++++ RECORDS SUPPLIED
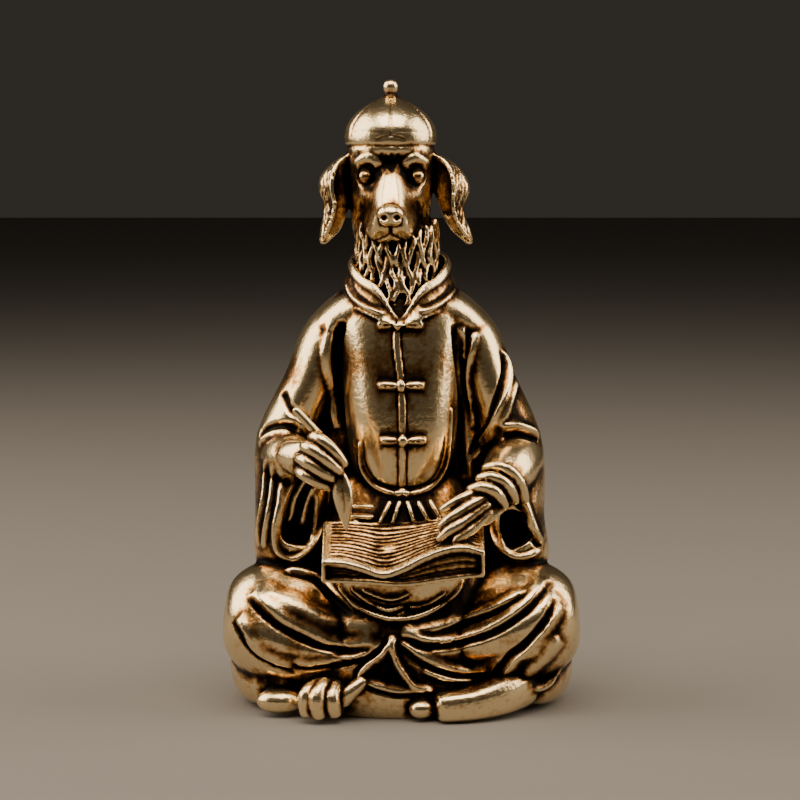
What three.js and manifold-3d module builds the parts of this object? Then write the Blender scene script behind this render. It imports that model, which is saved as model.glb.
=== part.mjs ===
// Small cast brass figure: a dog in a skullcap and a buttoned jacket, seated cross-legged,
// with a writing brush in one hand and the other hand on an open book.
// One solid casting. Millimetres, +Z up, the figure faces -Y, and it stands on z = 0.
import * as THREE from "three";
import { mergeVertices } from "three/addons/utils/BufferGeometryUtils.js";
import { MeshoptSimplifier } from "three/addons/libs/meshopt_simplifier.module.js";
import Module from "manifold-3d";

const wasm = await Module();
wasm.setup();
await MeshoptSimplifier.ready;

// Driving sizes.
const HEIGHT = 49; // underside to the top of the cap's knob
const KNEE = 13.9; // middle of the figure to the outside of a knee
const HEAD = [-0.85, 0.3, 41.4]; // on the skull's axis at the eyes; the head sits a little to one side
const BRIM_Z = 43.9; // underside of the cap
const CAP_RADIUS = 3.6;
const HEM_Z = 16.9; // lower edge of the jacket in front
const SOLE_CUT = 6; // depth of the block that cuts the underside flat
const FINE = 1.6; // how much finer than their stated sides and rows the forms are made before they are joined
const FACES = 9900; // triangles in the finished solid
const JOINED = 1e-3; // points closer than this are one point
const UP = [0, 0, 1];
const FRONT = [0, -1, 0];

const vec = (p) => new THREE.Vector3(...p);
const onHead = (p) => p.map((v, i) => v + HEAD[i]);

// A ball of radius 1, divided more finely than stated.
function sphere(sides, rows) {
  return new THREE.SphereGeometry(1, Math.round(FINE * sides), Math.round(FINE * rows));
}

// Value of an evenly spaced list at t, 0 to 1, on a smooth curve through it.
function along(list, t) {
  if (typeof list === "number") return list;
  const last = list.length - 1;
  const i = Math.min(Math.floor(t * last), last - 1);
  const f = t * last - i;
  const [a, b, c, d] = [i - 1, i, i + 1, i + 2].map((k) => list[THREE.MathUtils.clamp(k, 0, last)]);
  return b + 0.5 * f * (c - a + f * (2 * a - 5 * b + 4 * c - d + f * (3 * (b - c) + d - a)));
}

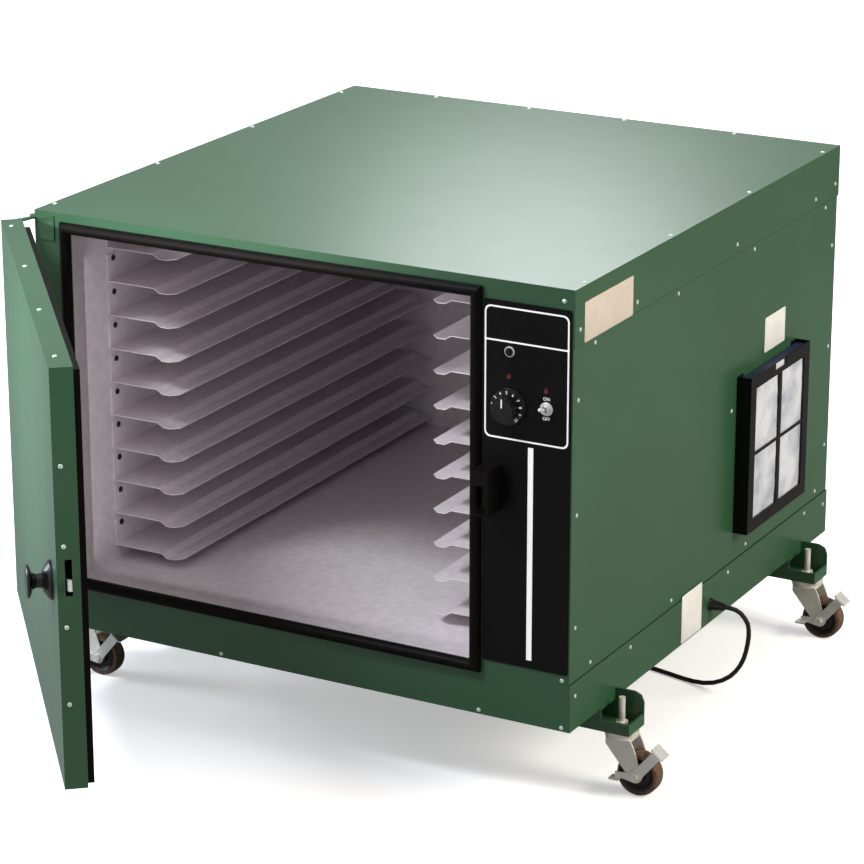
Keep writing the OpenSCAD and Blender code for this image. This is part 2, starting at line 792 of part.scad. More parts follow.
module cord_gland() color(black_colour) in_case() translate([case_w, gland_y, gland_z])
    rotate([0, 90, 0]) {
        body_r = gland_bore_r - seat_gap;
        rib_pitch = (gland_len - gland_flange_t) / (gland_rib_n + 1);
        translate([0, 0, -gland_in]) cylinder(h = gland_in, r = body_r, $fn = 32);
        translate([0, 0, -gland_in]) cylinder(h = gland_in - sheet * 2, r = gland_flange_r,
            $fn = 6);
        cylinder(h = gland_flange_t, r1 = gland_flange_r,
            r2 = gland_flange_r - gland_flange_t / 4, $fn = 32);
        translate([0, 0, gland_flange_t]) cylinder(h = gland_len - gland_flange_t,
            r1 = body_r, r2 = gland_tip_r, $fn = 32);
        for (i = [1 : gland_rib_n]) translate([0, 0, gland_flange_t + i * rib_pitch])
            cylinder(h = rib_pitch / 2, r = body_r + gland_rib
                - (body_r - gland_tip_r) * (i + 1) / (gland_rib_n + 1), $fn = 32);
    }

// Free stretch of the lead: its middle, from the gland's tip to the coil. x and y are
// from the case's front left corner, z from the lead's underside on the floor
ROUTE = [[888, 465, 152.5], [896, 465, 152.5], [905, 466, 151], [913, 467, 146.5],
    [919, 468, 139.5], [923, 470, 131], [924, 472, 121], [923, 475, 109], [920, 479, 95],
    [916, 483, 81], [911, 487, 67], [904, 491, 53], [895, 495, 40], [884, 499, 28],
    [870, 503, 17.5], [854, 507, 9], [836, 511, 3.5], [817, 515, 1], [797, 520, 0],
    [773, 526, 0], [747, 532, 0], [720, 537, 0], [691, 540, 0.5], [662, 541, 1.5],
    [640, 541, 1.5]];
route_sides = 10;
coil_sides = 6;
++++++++
**TASK INSTRUCTIONS:** Recopy all the lines exactly as they appear.

**EXERCISE SOLUTION:**
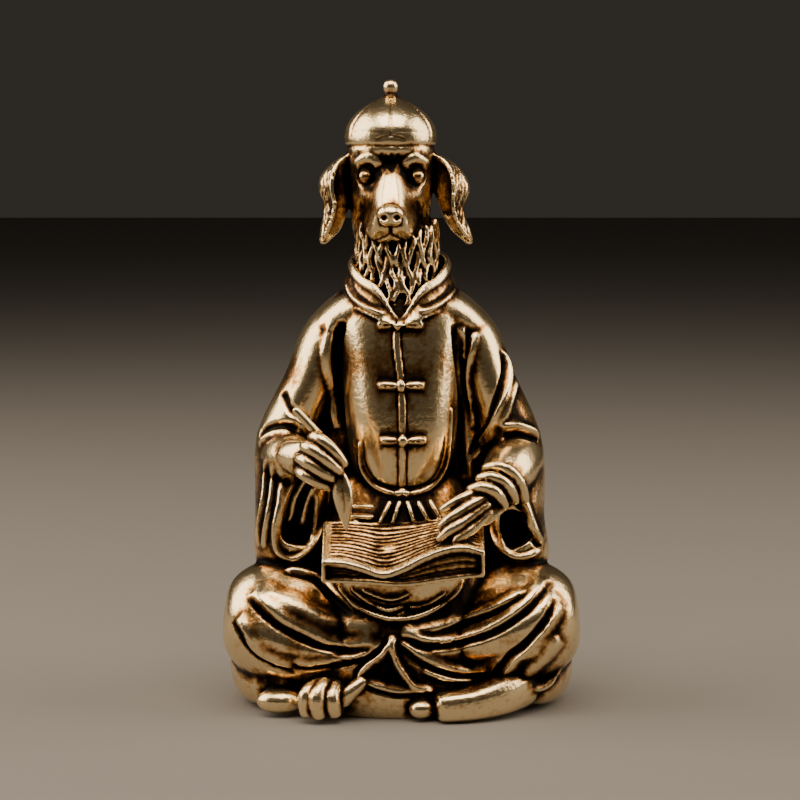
What three.js and manifold-3d module builds the parts of this object? Then write the Blender scene script behind this render. It imports that model, which is saved as model.glb.
=== part.mjs ===
// Small cast brass figure: a dog in a skullcap and a buttoned jacket, seated cross-legged,
// with a writing brush in one hand and the other hand on an open book.
// One solid casting. Millimetres, +Z up, the figure faces -Y, and it stands on z = 0.
import * as THREE from "three";
import { mergeVertices } from "three/addons/utils/BufferGeometryUtils.js";
import { MeshoptSimplifier } from "three/addons/libs/meshopt_simplifier.module.js";
import Module from "manifold-3d";

const wasm = await Module();
wasm.setup();
await MeshoptSimplifier.ready;

// Driving sizes.
const HEIGHT = 49; // underside to the top of the cap's knob
const KNEE = 13.9; // middle of the figure to the outside of a knee
const HEAD = [-0.85, 0.3, 41.4]; // on the skull's axis at the eyes; the head sits a little to one side
const BRIM_Z = 43.9; // underside of the cap
const CAP_RADIUS = 3.6;
const HEM_Z = 16.9; // lower edge of the jacket in front
const SOLE_CUT = 6; // depth of the block that cuts the underside flat
const FINE = 1.6; // how much finer than their stated sides and rows the forms are made before they are joined
const FACES = 9900; // triangles in the finished solid
const JOINED = 1e-3; // points closer than this are one point
const UP = [0, 0, 1];
const FRONT = [0, -1, 0];

const vec = (p) => new THREE.Vector3(...p);
const onHead = (p) => p.map((v, i) => v + HEAD[i]);

// A ball of radius 1, divided more finely than stated.
function sphere(sides, rows) {
  return new THREE.SphereGeometry(1, Math.round(FINE * sides), Math.round(FINE * rows));
}

// Value of an evenly spaced list at t, 0 to 1, on a smooth curve through it.
function along(list, t) {
  if (typeof list === "number") return list;
  const last = list.length - 1;
  const i = Math.min(Math.floor(t * last), last - 1);
  const f = t * last - i;
  const [a, b, c, d] = [i - 1, i, i + 1, i + 2].map((k) => list[THREE.MathUtils.clamp(k, 0, last)]);
  return b + 0.5 * f * (c - a + f * (2 * a - 5 * b + 4 * c - d + f * (3 * (b - c) + d - a)));
}

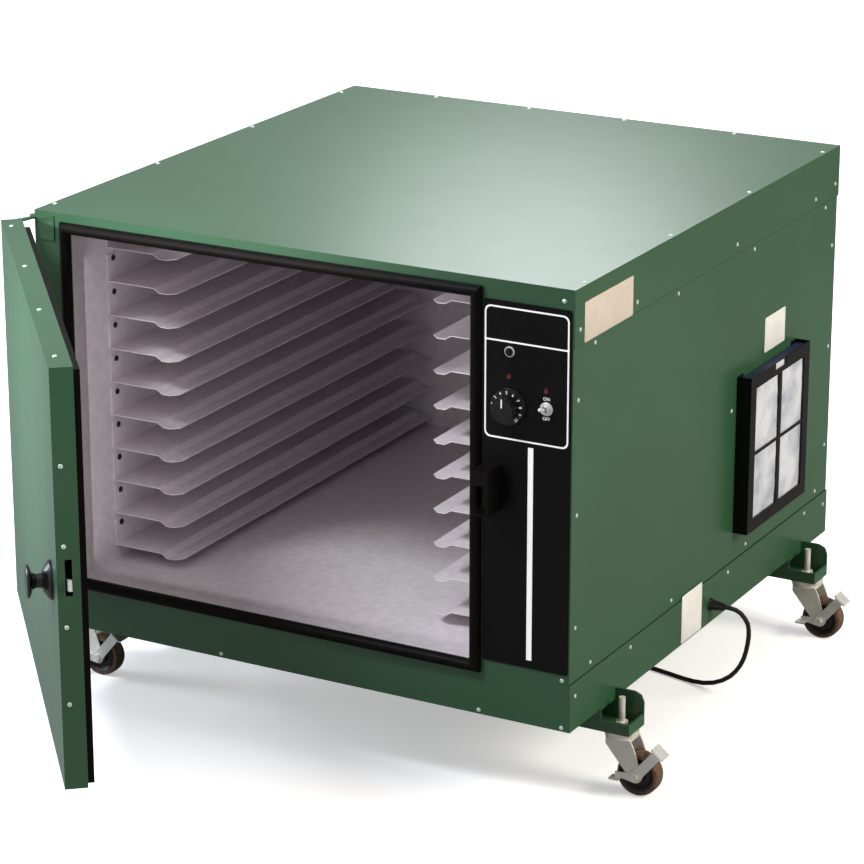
Keep writing the OpenSCAD and Blender code for this image. This is part 2, starting at line 792 of part.scad. More parts follow.
module cord_gland() color(black_colour) in_case() translate([case_w, gland_y, gland_z])
    rotate([0, 90, 0]) {
        body_r = gland_bore_r - seat_gap;
        rib_pitch = (gland_len - gland_flange_t) / (gland_rib_n + 1);
        translate([0, 0, -gland_in]) cylinder(h = gland_in, r = body_r, $fn = 32);
        translate([0, 0, -gland_in]) cylinder(h = gland_in - sheet * 2, r = gland_flange_r,
            $fn = 6);
        cylinder(h = gland_flange_t, r1 = gland_flange_r,
            r2 = gland_flange_r - gland_flange_t / 4, $fn = 32);
        translate([0, 0, gland_flange_t]) cylinder(h = gland_len - gland_flange_t,
            r1 = body_r, r2 = gland_tip_r, $fn = 32);
        for (i = [1 : gland_rib_n]) translate([0, 0, gland_flange_t + i * rib_pitch])
            cylinder(h = rib_pitch / 2, r = body_r + gland_rib
                - (body_r - gland_tip_r) * (i + 1) / (gland_rib_n + 1), $fn = 32);
    }

// Free stretch of the lead: its middle, from the gland's tip to the coil. x and y are
// from the case's front left corner, z from the lead's underside on the floor
ROUTE = [[888, 465, 152.5], [896, 465, 152.5], [905, 466, 151], [913, 467, 146.5],
    [919, 468, 139.5], [923, 470, 131], [924, 472, 121], [923, 475, 109], [920, 479, 95],
    [916, 483, 81], [911, 487, 67], [904, 491, 53], [895, 495, 40], [884, 499, 28],
    [870, 503, 17.5], [854, 507, 9], [836, 511, 3.5], [817, 515, 1], [797, 520, 0],
    [773, 526, 0], [747, 532, 0], [720, 537, 0], [691, 540, 0.5], [662, 541, 1.5],
    [640, 541, 1.5]];
route_sides = 10;
coil_sides = 6;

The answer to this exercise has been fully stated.